I subscribe to around 12-15 podcasts. These are mostly sermons from churches (including my own); lectures and chapel talks from seminaries; or thoughtful Christian takes on current events. I’m looking to branch out in 2019. For now, here’s two that I’ve enjoyed the most.

  • The Happy Rant. What can I say: these guys are a blast. We like the same things, we mock the same things; it’s a beautiful friendship.
  • Questions Kids Ask because kids ask tough questions, and I benefit from hearing how other people are nuturing their kids to love Jesus.


(I asked our eldest to contribute these recommendations for me. The Marvel bias has now been explained.)
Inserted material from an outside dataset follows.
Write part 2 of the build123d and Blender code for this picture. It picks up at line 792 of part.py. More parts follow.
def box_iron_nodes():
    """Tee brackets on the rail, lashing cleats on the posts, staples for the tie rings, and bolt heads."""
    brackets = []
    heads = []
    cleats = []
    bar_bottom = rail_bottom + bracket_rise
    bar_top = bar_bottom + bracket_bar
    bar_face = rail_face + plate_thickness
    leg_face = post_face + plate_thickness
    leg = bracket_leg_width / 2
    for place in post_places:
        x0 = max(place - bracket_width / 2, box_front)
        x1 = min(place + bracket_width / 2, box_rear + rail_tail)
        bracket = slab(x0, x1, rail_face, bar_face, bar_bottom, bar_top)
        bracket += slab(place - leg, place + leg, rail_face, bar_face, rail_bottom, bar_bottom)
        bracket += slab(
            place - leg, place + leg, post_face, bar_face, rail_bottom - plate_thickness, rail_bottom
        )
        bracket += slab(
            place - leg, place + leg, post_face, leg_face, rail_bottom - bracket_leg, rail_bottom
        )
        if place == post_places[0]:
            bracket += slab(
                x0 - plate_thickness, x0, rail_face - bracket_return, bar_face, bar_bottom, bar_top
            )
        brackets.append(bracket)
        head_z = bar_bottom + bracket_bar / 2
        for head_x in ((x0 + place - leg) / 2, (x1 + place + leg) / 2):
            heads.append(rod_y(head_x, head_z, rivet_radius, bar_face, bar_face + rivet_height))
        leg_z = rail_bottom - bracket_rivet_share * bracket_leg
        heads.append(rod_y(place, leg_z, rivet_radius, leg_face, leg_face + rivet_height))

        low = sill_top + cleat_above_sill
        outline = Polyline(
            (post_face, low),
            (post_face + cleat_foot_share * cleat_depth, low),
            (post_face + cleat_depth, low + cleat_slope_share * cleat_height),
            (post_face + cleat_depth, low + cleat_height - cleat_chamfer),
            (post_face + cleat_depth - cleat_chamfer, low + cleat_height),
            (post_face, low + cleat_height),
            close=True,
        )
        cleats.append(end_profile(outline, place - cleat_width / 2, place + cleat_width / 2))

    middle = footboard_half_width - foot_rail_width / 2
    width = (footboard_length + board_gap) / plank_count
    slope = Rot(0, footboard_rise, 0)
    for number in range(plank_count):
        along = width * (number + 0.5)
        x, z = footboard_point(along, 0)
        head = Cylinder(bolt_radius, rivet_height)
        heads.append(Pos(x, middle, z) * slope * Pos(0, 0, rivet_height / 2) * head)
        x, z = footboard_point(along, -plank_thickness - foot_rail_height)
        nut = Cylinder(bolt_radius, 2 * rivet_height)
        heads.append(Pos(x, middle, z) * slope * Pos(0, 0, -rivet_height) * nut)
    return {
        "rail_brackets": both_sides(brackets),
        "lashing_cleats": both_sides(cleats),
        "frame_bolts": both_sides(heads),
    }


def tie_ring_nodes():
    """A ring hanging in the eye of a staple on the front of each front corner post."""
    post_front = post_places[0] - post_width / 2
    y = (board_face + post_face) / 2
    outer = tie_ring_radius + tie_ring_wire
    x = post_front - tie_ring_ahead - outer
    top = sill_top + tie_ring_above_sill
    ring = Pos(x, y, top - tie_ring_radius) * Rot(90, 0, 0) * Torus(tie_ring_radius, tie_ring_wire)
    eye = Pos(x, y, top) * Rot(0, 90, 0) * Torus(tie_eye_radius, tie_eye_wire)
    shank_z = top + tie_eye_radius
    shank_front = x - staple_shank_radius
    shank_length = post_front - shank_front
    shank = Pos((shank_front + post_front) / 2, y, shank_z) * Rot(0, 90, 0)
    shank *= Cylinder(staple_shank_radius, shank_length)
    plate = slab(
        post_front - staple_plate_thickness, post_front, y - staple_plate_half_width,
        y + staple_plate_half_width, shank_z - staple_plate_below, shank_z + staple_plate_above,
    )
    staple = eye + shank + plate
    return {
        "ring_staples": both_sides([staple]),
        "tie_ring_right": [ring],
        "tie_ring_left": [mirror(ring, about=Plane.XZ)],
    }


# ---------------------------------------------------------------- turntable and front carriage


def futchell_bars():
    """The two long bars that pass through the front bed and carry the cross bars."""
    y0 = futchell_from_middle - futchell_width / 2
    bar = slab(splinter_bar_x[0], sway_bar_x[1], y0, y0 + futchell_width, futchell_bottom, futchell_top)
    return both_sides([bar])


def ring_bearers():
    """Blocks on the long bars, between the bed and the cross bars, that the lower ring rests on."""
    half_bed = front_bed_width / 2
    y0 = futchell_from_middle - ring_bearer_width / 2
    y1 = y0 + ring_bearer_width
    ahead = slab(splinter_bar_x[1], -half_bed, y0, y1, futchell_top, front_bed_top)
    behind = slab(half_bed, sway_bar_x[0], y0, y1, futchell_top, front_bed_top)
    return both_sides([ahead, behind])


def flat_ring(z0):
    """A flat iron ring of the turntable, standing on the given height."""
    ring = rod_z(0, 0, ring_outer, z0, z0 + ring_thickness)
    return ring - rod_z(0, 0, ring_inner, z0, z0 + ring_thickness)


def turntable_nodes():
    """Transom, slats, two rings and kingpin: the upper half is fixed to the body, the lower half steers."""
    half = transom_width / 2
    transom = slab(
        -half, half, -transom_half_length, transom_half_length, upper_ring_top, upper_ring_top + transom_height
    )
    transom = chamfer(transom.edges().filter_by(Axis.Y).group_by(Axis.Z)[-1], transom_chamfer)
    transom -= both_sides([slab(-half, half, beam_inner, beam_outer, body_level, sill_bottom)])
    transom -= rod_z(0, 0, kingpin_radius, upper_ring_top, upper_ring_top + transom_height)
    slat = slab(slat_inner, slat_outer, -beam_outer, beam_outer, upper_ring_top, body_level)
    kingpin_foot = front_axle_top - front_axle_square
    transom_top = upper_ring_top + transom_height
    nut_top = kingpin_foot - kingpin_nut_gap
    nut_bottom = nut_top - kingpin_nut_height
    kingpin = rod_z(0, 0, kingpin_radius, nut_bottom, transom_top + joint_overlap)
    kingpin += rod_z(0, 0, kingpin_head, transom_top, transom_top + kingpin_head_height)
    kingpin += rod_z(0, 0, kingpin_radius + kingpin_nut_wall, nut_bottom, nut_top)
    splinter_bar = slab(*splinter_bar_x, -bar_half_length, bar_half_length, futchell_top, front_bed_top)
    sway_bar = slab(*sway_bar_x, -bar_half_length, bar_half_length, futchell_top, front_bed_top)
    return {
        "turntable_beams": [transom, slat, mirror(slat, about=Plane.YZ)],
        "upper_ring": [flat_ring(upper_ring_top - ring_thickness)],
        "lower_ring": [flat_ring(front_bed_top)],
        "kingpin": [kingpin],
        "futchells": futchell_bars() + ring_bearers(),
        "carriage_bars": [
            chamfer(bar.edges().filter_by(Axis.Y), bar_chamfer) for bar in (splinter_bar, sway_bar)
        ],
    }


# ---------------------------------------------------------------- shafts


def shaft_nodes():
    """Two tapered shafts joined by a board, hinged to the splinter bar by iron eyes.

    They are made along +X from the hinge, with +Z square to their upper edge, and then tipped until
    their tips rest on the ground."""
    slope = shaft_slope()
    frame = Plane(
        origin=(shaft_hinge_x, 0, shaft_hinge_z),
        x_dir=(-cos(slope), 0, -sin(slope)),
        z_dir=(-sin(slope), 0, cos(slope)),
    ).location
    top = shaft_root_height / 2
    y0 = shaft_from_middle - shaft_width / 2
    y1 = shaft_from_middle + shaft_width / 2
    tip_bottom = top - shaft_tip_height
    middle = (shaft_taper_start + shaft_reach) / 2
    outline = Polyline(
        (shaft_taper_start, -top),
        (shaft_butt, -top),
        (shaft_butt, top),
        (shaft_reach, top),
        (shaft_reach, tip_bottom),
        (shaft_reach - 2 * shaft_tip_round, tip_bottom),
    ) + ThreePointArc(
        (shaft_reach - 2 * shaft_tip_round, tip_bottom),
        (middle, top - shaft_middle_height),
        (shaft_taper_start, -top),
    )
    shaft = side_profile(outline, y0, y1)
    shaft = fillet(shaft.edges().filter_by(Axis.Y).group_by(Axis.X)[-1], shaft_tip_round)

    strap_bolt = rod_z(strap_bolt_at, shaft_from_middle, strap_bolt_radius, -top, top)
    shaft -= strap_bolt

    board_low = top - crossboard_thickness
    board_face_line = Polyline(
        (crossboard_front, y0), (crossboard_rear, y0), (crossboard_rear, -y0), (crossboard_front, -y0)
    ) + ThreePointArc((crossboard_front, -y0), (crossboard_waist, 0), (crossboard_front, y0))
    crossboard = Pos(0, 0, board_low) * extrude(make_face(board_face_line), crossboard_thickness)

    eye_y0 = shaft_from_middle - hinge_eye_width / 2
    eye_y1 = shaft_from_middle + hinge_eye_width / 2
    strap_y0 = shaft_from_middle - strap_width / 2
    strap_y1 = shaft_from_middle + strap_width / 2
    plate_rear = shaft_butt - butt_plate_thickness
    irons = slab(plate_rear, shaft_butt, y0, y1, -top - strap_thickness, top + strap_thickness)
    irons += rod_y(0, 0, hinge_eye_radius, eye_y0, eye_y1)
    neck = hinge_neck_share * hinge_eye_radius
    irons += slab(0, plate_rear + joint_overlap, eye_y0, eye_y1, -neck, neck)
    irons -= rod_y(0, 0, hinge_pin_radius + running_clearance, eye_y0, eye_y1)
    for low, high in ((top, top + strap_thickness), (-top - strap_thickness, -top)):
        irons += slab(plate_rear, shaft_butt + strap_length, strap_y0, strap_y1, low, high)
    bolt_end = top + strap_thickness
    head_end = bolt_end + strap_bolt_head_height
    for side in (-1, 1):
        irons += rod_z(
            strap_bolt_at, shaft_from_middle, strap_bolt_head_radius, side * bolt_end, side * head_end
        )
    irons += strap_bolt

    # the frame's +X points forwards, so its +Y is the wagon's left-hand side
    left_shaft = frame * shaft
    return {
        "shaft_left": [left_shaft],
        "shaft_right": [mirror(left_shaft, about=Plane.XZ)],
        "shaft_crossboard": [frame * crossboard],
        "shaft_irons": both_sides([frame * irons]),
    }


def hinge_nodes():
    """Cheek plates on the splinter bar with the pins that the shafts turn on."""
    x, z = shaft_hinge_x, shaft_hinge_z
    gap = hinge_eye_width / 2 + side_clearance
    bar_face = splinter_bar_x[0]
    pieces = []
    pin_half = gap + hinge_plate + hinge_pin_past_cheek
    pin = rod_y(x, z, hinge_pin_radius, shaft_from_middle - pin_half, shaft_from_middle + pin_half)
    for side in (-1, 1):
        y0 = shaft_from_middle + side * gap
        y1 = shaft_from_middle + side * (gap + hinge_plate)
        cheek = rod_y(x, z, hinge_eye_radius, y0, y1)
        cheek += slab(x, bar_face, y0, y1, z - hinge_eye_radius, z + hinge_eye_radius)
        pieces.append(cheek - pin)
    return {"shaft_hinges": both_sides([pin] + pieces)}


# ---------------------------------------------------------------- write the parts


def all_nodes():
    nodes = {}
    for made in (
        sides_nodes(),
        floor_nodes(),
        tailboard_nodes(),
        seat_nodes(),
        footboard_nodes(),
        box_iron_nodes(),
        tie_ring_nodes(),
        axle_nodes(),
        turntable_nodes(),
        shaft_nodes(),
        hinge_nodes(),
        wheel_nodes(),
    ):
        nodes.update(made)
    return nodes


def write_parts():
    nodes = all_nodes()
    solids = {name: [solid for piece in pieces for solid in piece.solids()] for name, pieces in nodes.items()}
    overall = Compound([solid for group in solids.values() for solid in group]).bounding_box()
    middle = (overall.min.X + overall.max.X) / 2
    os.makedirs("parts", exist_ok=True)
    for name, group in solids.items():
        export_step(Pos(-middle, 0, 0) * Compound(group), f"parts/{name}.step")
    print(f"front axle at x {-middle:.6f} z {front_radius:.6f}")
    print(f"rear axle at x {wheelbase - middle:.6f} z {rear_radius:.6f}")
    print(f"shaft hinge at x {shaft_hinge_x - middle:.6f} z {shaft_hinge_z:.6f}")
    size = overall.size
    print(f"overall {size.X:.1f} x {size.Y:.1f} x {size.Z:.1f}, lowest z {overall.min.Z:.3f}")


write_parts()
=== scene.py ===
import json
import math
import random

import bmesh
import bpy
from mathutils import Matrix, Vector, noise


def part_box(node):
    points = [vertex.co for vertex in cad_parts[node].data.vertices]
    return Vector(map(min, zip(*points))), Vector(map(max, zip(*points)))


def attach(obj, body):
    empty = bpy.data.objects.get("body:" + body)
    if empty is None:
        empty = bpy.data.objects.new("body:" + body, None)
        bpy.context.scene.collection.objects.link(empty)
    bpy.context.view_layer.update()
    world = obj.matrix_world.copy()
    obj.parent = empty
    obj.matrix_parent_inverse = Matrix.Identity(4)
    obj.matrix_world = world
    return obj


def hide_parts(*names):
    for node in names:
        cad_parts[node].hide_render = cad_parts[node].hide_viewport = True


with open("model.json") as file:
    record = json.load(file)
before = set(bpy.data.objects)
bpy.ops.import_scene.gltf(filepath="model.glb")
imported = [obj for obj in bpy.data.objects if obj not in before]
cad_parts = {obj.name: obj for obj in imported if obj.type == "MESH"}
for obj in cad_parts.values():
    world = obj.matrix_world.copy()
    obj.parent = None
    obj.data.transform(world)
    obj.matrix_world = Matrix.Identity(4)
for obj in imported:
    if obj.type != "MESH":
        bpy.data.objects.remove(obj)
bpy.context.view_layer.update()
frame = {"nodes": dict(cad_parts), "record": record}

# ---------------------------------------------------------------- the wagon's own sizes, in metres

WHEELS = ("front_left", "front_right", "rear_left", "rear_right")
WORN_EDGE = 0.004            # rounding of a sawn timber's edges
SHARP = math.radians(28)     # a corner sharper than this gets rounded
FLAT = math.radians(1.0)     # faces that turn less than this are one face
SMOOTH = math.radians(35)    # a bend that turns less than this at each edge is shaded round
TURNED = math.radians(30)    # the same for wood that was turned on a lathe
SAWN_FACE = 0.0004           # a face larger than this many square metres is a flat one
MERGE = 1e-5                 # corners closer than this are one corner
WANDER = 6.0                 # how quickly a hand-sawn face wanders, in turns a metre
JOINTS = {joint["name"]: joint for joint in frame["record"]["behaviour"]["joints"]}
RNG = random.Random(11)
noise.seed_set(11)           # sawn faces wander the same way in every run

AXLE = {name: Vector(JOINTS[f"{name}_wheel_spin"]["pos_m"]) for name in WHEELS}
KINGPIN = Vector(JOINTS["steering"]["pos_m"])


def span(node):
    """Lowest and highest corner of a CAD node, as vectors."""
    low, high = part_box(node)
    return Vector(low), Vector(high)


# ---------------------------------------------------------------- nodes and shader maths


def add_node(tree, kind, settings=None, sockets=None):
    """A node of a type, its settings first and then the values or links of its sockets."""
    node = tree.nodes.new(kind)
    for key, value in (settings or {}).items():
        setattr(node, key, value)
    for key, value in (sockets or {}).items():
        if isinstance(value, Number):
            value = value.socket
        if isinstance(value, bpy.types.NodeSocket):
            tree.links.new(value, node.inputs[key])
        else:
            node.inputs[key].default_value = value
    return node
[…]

  • Avengers: Infinity War. With character chemistry that is impressive (given the size of the cast) and action sequences that are visually fun without being messy, the Russo brothers made a superbly re-watchable film.
  • Spider-Man: Into the Spider-Verse. This is how feature superhero animation should be done. Stylistically, the comic-book visuals were terrific (and didn’t get tiresome); the hip-hop soundtrack perfectly suited; and the Spider-verse storyline stayed simple enough to be enjoyed easily by a wide audience.
  • Black Panther. Cultural commentary genius aside, this felt like part of the MCU while remaining a solid stand-alone film. Michael B. Jordan was a great villain. Also, Black Panther: The Album is a diverse, bold soundtrack that represents Wakanda’s identity perfectly.
  • Aquaman. A fresh take on the king of the seven seas which worked. Momoa fit the role (just don’t think too hard about Nicole Kidman as his mother? Really?) and the villains were convincing, without being over-balanced.
  • Ant-Man and the Wasp. Every bit as funny as Ant-Man, this was a welcome light-hearted film after the devastation left after the events of Infinity War.


And to finish, here are five albums that I’ve given the most air time to in 2018.

  • A Legendary Christmas by John Legend. Christmas music that isn’t cheesy? You bet. Upbeat, brassy, feel-good tunes for the festive season.
  • Lab Experiments Vol. 2 by Cookin’ on 3 Burners. Fresh 2018 funk from Melbourne.
  • Worthy by Beautiful Eulogy. Possibly my most played album the year. These guys are master lyricists, poets, and musicians. Every word carefully crafted, every song a story. Do yourself a favour.
  • Songs for Space Travel by Caleb James. This album is everything I’ve been waiting for.